3D code data:
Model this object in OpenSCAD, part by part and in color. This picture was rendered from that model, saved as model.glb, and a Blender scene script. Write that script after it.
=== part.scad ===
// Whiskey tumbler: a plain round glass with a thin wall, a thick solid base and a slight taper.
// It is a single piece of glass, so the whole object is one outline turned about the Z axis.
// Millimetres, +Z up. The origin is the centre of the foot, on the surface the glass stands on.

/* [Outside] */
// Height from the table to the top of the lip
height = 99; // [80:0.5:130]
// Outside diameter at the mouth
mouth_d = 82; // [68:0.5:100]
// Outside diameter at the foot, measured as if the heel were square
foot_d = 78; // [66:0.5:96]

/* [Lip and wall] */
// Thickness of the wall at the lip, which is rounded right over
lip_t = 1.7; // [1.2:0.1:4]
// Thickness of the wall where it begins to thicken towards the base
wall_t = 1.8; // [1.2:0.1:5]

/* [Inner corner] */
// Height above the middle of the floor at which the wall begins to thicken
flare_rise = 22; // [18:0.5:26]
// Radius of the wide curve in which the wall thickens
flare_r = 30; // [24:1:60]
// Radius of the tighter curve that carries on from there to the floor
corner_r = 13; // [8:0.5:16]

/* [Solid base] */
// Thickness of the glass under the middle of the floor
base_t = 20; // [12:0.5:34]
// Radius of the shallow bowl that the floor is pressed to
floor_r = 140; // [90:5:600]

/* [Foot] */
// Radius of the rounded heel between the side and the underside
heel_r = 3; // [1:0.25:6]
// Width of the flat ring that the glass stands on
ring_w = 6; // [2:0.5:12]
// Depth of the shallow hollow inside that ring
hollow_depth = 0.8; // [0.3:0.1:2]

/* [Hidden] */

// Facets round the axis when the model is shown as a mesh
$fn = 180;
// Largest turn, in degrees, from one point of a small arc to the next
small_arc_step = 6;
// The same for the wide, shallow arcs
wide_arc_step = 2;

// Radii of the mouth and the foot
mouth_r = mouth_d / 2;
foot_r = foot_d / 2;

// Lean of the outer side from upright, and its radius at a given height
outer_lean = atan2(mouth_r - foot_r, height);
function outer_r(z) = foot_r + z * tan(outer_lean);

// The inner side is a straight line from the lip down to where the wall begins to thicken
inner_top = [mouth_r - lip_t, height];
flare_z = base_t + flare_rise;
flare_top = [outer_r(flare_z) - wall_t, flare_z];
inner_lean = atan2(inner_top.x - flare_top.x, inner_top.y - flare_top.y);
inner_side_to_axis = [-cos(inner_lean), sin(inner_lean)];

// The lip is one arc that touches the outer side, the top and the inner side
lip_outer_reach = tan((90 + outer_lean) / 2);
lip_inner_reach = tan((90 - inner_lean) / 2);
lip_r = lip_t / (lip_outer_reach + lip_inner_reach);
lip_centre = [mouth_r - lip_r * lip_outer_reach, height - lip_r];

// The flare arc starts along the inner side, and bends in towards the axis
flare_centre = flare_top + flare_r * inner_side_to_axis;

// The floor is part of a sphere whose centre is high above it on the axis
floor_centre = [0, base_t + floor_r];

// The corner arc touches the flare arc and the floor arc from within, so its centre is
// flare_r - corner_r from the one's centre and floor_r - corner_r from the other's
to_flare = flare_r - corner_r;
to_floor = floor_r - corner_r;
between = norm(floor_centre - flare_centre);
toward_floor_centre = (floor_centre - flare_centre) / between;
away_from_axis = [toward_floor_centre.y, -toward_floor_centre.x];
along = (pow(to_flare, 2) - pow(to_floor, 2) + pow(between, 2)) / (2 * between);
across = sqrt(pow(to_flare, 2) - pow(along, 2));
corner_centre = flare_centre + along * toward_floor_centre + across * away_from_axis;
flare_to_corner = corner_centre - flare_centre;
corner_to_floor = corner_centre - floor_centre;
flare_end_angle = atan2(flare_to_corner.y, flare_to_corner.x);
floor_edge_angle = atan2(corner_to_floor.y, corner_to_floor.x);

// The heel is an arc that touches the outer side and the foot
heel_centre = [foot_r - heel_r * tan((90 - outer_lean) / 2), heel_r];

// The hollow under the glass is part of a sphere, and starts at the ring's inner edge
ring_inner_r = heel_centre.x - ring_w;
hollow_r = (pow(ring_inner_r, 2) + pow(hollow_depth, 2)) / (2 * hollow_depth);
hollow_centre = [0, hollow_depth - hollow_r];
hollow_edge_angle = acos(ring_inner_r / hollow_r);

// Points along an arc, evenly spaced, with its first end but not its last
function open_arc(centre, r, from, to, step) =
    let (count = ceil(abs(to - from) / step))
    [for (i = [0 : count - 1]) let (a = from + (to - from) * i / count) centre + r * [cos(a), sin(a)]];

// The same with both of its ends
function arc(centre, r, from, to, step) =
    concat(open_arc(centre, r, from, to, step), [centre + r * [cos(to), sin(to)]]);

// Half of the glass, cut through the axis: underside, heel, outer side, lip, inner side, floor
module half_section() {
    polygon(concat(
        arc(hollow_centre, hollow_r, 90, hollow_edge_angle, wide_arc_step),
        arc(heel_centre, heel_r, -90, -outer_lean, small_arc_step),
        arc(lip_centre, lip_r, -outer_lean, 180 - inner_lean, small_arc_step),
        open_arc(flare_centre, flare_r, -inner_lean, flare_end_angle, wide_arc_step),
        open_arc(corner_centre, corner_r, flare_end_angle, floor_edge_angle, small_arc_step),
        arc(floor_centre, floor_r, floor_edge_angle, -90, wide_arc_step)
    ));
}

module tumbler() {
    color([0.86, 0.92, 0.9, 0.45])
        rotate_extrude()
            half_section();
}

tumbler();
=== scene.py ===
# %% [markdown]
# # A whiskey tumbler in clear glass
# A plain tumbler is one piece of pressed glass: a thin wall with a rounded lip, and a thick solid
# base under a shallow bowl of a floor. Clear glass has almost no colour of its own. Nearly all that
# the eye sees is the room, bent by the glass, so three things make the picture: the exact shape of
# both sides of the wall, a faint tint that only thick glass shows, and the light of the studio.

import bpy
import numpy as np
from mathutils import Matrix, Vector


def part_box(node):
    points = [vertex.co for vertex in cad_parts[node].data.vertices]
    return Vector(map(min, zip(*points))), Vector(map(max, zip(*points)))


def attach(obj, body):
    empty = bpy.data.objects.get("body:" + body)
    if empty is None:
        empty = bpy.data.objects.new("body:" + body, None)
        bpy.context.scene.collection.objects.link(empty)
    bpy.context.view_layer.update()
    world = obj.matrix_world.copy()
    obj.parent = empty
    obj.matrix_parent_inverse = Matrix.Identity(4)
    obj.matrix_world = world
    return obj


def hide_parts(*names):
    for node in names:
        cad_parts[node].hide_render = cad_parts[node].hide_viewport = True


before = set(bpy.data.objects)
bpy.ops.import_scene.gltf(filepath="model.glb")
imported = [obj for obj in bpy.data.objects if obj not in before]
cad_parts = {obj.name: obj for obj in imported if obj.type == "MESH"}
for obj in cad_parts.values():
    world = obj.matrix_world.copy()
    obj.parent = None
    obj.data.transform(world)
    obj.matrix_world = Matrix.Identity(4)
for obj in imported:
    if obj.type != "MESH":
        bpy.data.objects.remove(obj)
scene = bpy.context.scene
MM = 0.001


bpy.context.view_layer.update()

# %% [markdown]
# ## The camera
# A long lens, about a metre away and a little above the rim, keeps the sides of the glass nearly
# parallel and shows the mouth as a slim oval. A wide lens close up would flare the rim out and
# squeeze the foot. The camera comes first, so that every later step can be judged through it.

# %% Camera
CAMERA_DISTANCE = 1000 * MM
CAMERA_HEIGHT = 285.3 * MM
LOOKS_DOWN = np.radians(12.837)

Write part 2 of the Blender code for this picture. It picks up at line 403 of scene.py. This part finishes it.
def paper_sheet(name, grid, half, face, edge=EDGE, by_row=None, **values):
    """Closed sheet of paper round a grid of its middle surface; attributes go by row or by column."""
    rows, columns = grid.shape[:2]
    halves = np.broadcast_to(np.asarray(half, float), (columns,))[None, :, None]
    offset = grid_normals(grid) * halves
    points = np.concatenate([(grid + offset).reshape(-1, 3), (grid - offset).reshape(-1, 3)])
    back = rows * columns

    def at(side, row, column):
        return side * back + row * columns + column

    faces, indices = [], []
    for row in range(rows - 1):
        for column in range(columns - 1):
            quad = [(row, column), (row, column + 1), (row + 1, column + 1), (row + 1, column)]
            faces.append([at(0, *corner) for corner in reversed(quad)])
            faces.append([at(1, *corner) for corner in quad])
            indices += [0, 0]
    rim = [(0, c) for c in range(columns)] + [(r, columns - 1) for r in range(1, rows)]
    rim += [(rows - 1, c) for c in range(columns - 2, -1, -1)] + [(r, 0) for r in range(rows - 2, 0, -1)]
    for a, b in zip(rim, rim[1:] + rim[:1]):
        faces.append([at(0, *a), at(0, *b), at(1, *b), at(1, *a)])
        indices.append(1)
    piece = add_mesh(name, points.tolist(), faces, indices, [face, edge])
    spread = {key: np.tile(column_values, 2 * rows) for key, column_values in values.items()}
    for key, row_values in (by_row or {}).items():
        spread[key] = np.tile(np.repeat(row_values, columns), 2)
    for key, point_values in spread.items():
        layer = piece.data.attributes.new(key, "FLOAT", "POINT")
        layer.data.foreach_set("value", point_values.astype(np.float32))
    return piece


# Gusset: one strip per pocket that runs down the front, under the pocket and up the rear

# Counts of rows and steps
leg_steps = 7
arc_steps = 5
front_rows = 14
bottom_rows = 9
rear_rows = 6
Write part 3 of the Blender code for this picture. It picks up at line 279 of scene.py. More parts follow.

▶ [THE EXERCISE] What is wanted is an exact copy of the lines from the line containing "inner side, floor" to the line containing "points = [vertex.co", both lines included, and of no other line.

▶ [EXPECTED OUTPUT]
// Half of the glass, cut through the axis: underside, heel, outer side, lip, inner side, floor
module half_section() {
    polygon(concat(
        arc(hollow_centre, hollow_r, 90, hollow_edge_angle, wide_arc_step),
        arc(heel_centre, heel_r, -90, -outer_lean, small_arc_step),
        arc(lip_centre, lip_r, -outer_lean, 180 - inner_lean, small_arc_step),
        open_arc(flare_centre, flare_r, -inner_lean, flare_end_angle, wide_arc_step),
        open_arc(corner_centre, corner_r, flare_end_angle, floor_edge_angle, small_arc_step),
        arc(floor_centre, floor_r, floor_edge_angle, -90, wide_arc_step)
    ));
}

module tumbler() {
    color([0.86, 0.92, 0.9, 0.45])
        rotate_extrude()
            half_section();
}

tumbler();
=== scene.py ===
# %% [markdown]
# # A whiskey tumbler in clear glass
# A plain tumbler is one piece of pressed glass: a thin wall with a rounded lip, and a thick solid
# base under a shallow bowl of a floor. Clear glass has almost no colour of its own. Nearly all that
# the eye sees is the room, bent by the glass, so three things make the picture: the exact shape of
# both sides of the wall, a faint tint that only thick glass shows, and the light of the studio.

import bpy
import numpy as np
from mathutils import Matrix, Vector


def part_box(node):
    points = [vertex.co for vertex in cad_parts[node].data.vertices]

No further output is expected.